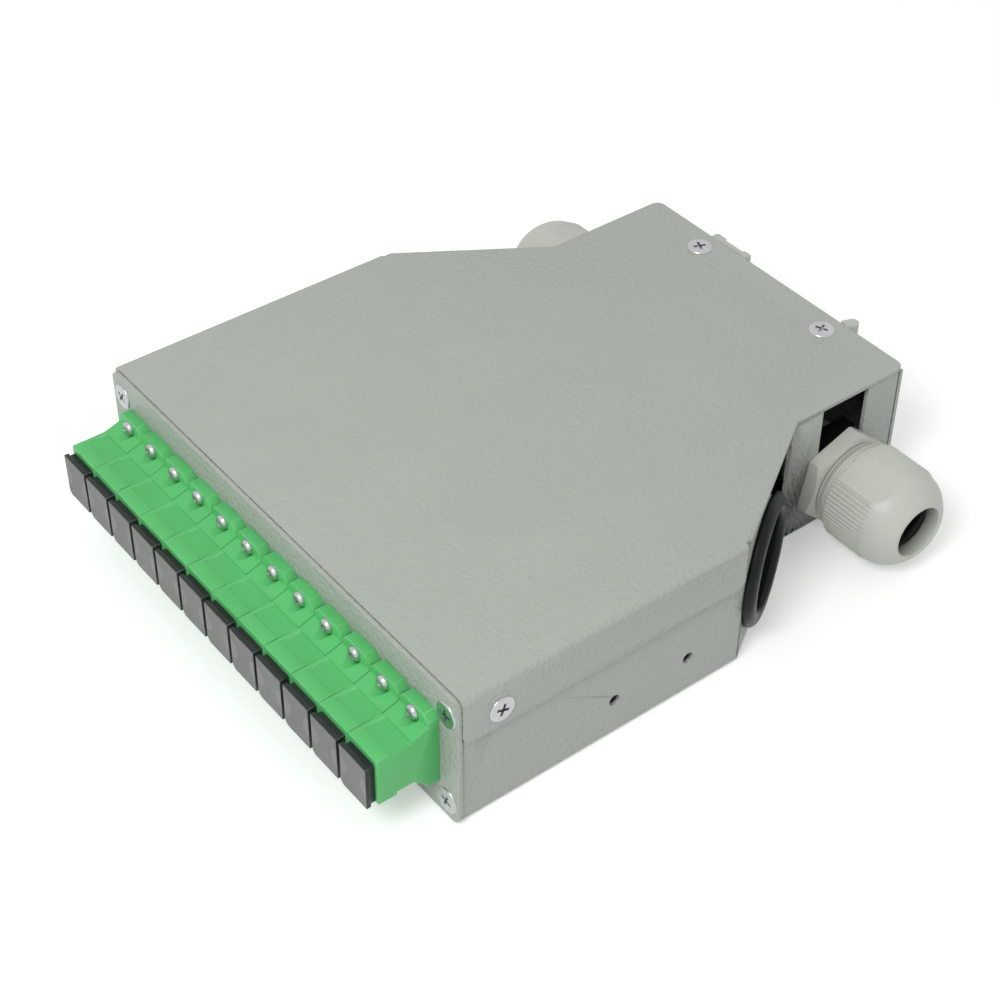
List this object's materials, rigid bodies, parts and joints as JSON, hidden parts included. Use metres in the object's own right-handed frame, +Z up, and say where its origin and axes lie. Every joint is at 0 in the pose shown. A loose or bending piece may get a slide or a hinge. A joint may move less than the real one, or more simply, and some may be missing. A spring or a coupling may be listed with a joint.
{
  "type": "din rail fibre box",
  "caption": "Slim sheet-steel fibre box for a mounting rail, with square capped fibre adapters in front, cable glands and rubber grommets at the sides and a rail clip behind.",
  "frame": {"origin": "centre of the base tray's underside, midway between the cover's front and rear edges", "axes": "+X to the right across the front, +Y from the adapters to the rail clip, +Z up from the underside"},
  "size_m": [0.1468, 0.1796, 0.0382],
  "materials": {
    "powder_coat": "fine leather-grain powder coat",
    "adapter_plastic": "smooth moulded",
    "cap_plastic": "smooth moulded",
    "gland_plastic": "satin moulded",
    "black_rubber": "smooth rubber",
    "bright_steel": "nickel-plated",
    "clip_plastic": "smooth moulded",
    "inner_plastic": "smooth moulded"
  },
  "bodies": {
    "box": {"base_tray": "powder_coat", "cover": "powder_coat", "front_panel": "powder_coat", "panel_screws": "bright_steel", "cover_rear_screws": "bright_steel", "cover_side_screws": "bright_steel", "clinch_nuts": "bright_steel", "adapter_screws": "bright_steel", "adapter_01": "adapter_plastic", "adapter_02": "adapter_plastic", "adapter_03": "adapter_plastic", "adapter_04": "adapter_plastic", "adapter_05": "adapter_plastic", "adapter_06": "adapter_plastic", "adapter_07": "adapter_plastic", "adapter_08": "adapter_plastic", "adapter_09": "adapter_plastic", "adapter_10": "adapter_plastic", "adapter_11": "adapter_plastic", "adapter_12": "adapter_plastic", "gland_body_right": "gland_plastic", "gland_seal_right": "black_rubber", "gland_clamp_right": "gland_plastic", "gland_locknut_right": "gland_plastic", "grommet_right": "black_rubber", "cable_anchor_right": "powder_coat", "gland_body_left": "gland_plastic", "gland_seal_left": "black_rubber", "gland_clamp_left": "gland_plastic", "gland_locknut_left": "gland_plastic", "grommet_left": "black_rubber", "cable_anchor_left": "powder_coat", "din_clip": "clip_plastic", "din_clip_screws": "bright_steel", "splice_tray": "inner_plastic", "splice_holder": "inner_plastic", "tray_standoffs": "bright_steel", "tray_screws": "bright_steel", "anchor_studs": "bright_steel"},
    "cap_01": {"dust_cap_01": "cap_plastic"},
    "cap_02": {"dust_cap_02": "cap_plastic"},
    "cap_03": {"dust_cap_03": "cap_plastic"},
    "cap_04": {"dust_cap_04": "cap_plastic"},
    "cap_05": {"dust_cap_05": "cap_plastic"},
    "cap_06": {"dust_cap_06": "cap_plastic"},
    "cap_07": {"dust_cap_07": "cap_plastic"},
    "cap_08": {"dust_cap_08": "cap_plastic"},
    "cap_09": {"dust_cap_09": "cap_plastic"},
    "cap_10": {"dust_cap_10": "cap_plastic"},
    "cap_11": {"dust_cap_11": "cap_plastic"},
    "cap_12": {"dust_cap_12": "cap_plastic"},
    "gland_nut_right": {"gland_cap_nut_right": "gland_plastic"},
    "gland_nut_left": {"gland_cap_nut_left": "gland_plastic"},
    "rail_latch": {"din_latch": "clip_plastic"}
  },
  "joints": [
    {"name": "cap_pull_01", "type": "slide", "parent": "box", "child": "cap_01", "axis": [0, -1, 0], "range_m": [0, 0.012]},
    {"name": "cap_pull_02", "type": "slide", "parent": "box", "child": "cap_02", "axis": [0, -1, 0], "range_m": [0, 0.012]},
    {"name": "cap_pull_03", "type": "slide", "parent": "box", "child": "cap_03", "axis": [0, -1, 0], "range_m": [0, 0.012]},
    {"name": "cap_pull_04", "type": "slide", "parent": "box", "child": "cap_04", "axis": [0, -1, 0], "range_m": [0, 0.012]},
    {"name": "cap_pull_05", "type": "slide", "parent": "box", "child": "cap_05", "axis": [0, -1, 0], "range_m": [0, 0.012]},
    {"name": "cap_pull_06", "type": "slide", "parent": "box", "child": "cap_06", "axis": [0, -1, 0], "range_m": [0, 0.012]},
    {"name": "cap_pull_07", "type": "slide", "parent": "box", "child": "cap_07", "axis": [0, -1, 0], "range_m": [0, 0.012]},
    {"name": "cap_pull_08", "type": "slide", "parent": "box", "child": "cap_08", "axis": [0, -1, 0], "range_m": [0, 0.012]},
    {"name": "cap_pull_09", "type": "slide", "parent": "box", "child": "cap_09", "axis": [0, -1, 0], "range_m": [0, 0.012]},
    {"name": "cap_pull_10", "type": "slide", "parent": "box", "child": "cap_10", "axis": [0, -1, 0], "range_m": [0, 0.012]},
    {"name": "cap_pull_11", "type": "slide", "parent": "box", "child": "cap_11", "axis": [0, -1, 0], "range_m": [0, 0.012]},
    {"name": "cap_pull_12", "type": "slide", "parent": "box", "child": "cap_12", "axis": [0, -1, 0], "range_m": [0, 0.012]},
    {"name": "gland_nut_turn_right", "type": "hinge", "parent": "box", "child": "gland_nut_right", "pos_m": [0.0453, 0.0567, 0.0141], "axis": [1, 0, 0], "range_deg": [-480, 840]},
    {"name": "gland_nut_turn_left", "type": "hinge", "parent": "box", "child": "gland_nut_left", "pos_m": [-0.0453, 0.0567, 0.0141], "axis": [-1, 0, 0], "range_deg": [-480, 840]},
    {"name": "rail_latch_slide", "type": "slide", "parent": "box", "child": "rail_latch", "axis": [1, 0, 0], "range_m": [0, 0.003], "stiffness_N_per_m": 3000, "springref_m": -0.001}
  ]
}
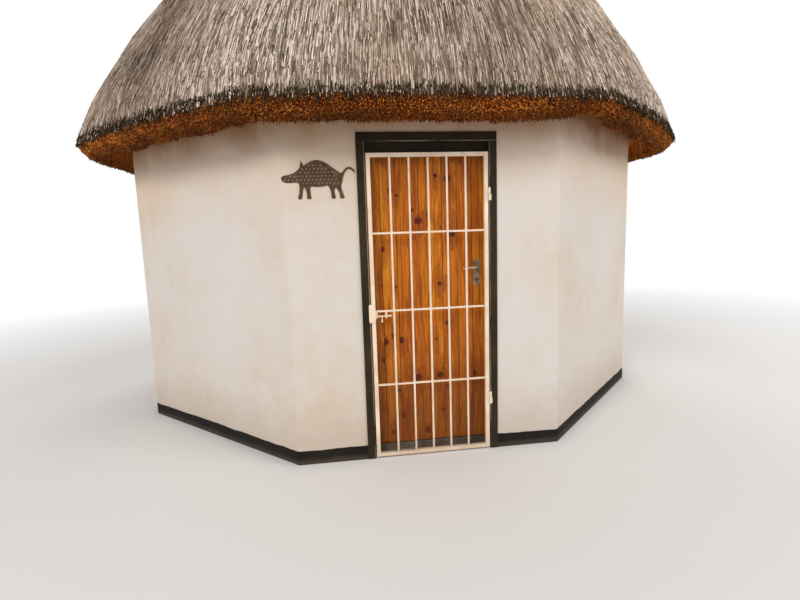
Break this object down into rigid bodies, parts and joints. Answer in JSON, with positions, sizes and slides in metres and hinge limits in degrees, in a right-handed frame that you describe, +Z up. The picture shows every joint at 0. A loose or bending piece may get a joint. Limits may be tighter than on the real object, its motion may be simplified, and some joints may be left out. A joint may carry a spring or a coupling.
{
  "type": "rondavel hut",
  "caption": "Eight-sided thatched rondavel hut with plastered walls, a dark plinth, a boarded pine door, a barred steel gate and an animal cut-out beside it.",
  "frame": {"origin": "on the ground at the centre of the octagonal plan", "axes": "+Z up, -Y out of the door face, +X to the right as seen from outside the door"},
  "size_m": [5.0802, 5.0802, 5.5977],
  "materials": {
    "wall_plaster": "matt",
    "plinth_paint": "satin paint",
    "floor_concrete": "worn paint",
    "roof_poles": "peeled poles",
    "thatch": "weathered grass",
    "mortar": "rough",
    "frame_timber": "painted",
    "door_pine": "varnished",
    "black_iron": "painted",
    "lock_steel": "worn",
    "gate_paint": "gloss",
    "plaque_steel": "matt"
  },
  "bodies": {
    "hut": {"floor_slab": "floor_concrete", "threshold": "floor_concrete", "plinth_band": "plinth_paint", "front_wall_left": "wall_plaster", "front_wall_right": "wall_plaster", "wall_over_door": "wall_plaster", "wall_1": "wall_plaster", "wall_2": "wall_plaster", "wall_3": "wall_plaster", "wall_4": "wall_plaster", "wall_5": "wall_plaster", "wall_6": "wall_plaster", "wall_7": "wall_plaster", "wall_plate": "roof_poles", "beam_filling": "wall_plaster", "hip_rafters": "roof_poles", "face_rafters": "roof_poles", "crown_block": "roof_poles", "laths": "roof_poles", "thatch": "thatch", "thatch_eave": "thatch", "mortar_cap": "mortar", "frame_jamb_left": "frame_timber", "frame_jamb_right": "frame_timber", "frame_head": "frame_timber", "frame_stop_board": "frame_timber", "door_hinge_plates": "black_iron", "gate_hinge_pins": "gate_paint", "animal_plaque": "plaque_steel"},
    "door": {"door_boards": "door_pine", "door_ledges": "door_pine", "door_straps": "black_iron", "lock_plate_outer": "lock_steel", "lock_plate_inner": "lock_steel"},
    "lever": {"lever_handle": "lock_steel"},
    "gate": {"gate_frame": "gate_paint", "gate_bars": "gate_paint", "gate_hinge_tops": "gate_paint", "bolt_guide": "gate_paint", "gate_cover_plate": "gate_paint"},
    "bolt": {"gate_bolt": "gate_paint"}
  },
  "joints": [
    {"name": "door_hinge", "type": "hinge", "parent": "hut", "child": "door", "pos_m": [-0.3925, -1.999, 1.1], "axis": [0, 0, 1], "range_deg": [0, 100]},
    {"name": "lever_turn", "type": "hinge", "parent": "door", "child": "lever", "pos_m": [0.339, -2.051, 1.23], "axis": [0, -1, 0], "range_deg": [0, 45], "stiffness_Nm_per_rad": 1.5, "springref_deg": -28.65},
    {"name": "gate_hinge", "type": "hinge", "parent": "hut", "child": "gate", "pos_m": [0.402, -2.146, 1], "axis": [0, 0, 1], "range_deg": [0, 165]},
    {"name": "bolt_slide", "type": "slide", "parent": "gate", "child": "bolt", "axis": [-1, 0, 0], "range_m": [0, 0.022]}
  ]
}
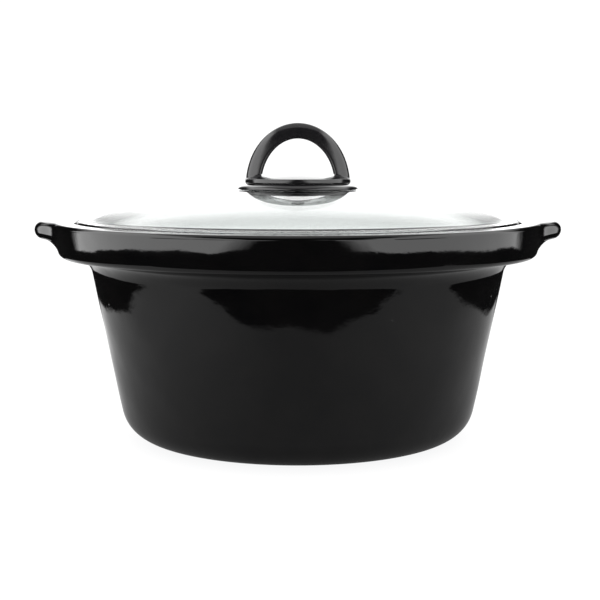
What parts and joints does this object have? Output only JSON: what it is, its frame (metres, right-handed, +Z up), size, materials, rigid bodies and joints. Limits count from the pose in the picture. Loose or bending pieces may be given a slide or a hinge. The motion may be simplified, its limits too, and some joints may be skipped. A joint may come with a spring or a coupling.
{
  "type": "slow cooker crock with lid",
  "caption": "Oval black glazed stoneware crock with a wide flange and end lugs, and a lift-off domed clear glass lid with a loop knob.",
  "frame": {"origin": "middle of the crock's foot, on the surface that it stands on", "axes": "+X along the oval's long axis, from lug to lug; +Y across it, with -Y to the front; +Z up"},
  "size_m": [0.3748, 0.2656, 0.228],
  "materials": {
    "black_glaze": "deep black high-gloss glaze",
    "clear_glass": "clear tempered glass with a polished round edge",
    "black_phenolic": "glossy moulded black phenolic",
    "white_silicone": "soft white silicone",
    "stainless_steel": "satin stainless steel",
    "insert_brass": "bright machined brass"
  },
  "bodies": {
    "crock": {"stoneware_crock": "black_glaze"},
    "lid": {"lid_glass": "clear_glass", "knob_loop": "black_phenolic", "knob_disc": "black_phenolic", "knob_gasket": "white_silicone", "hole_bush": "white_silicone", "sealing_washer": "white_silicone", "clamp_washer": "stainless_steel", "knob_screw": "stainless_steel", "threaded_insert": "insert_brass"}
  },
  "joints": [
    {"name": "lid_lift", "type": "slide", "parent": "crock", "child": "lid", "axis": [0, 0, 1], "range_m": [0, 0.12]}
  ]
}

·····

### Stated task
Reproduce, word for word, every line starting at the line that contains "What parts and" and ending with the final line of the entries.

### Solution to this problem
What parts and joints does this object have? Output only JSON: what it is, its frame (metres, right-handed, +Z up), size, materials, rigid bodies and joints. Limits count from the pose in the picture. Loose or bending pieces may be given a slide or a hinge. The motion may be simplified, its limits too, and some joints may be skipped. A joint may come with a spring or a coupling.
{
  "type": "slow cooker crock with lid",
  "caption": "Oval black glazed stoneware crock with a wide flange and end lugs, and a lift-off domed clear glass lid with a loop knob.",
  "frame": {"origin": "middle of the crock's foot, on the surface that it stands on", "axes": "+X along the oval's long axis, from lug to lug; +Y across it, with -Y to the front; +Z up"},
  "size_m": [0.3748, 0.2656, 0.228],
  "materials": {
    "black_glaze": "deep black high-gloss glaze",
    "clear_glass": "clear tempered glass with a polished round edge",
    "black_phenolic": "glossy moulded black phenolic",
    "white_silicone": "soft white silicone",
    "stainless_steel": "satin stainless steel",
    "insert_brass": "bright machined brass"
  },
  "bodies": {
    "crock": {"stoneware_crock": "black_glaze"},
    "lid": {"lid_glass": "clear_glass", "knob_loop": "black_phenolic", "knob_disc": "black_phenolic", "knob_gasket": "white_silicone", "hole_bush": "white_silicone", "sealing_washer": "white_silicone", "clamp_washer": "stainless_steel", "knob_screw": "stainless_steel", "threaded_insert": "insert_brass"}
  },
  "joints": [
    {"name": "lid_lift", "type": "slide", "parent": "crock", "child": "lid", "axis": [0, 0, 1], "range_m": [0, 0.12]}
  ]
}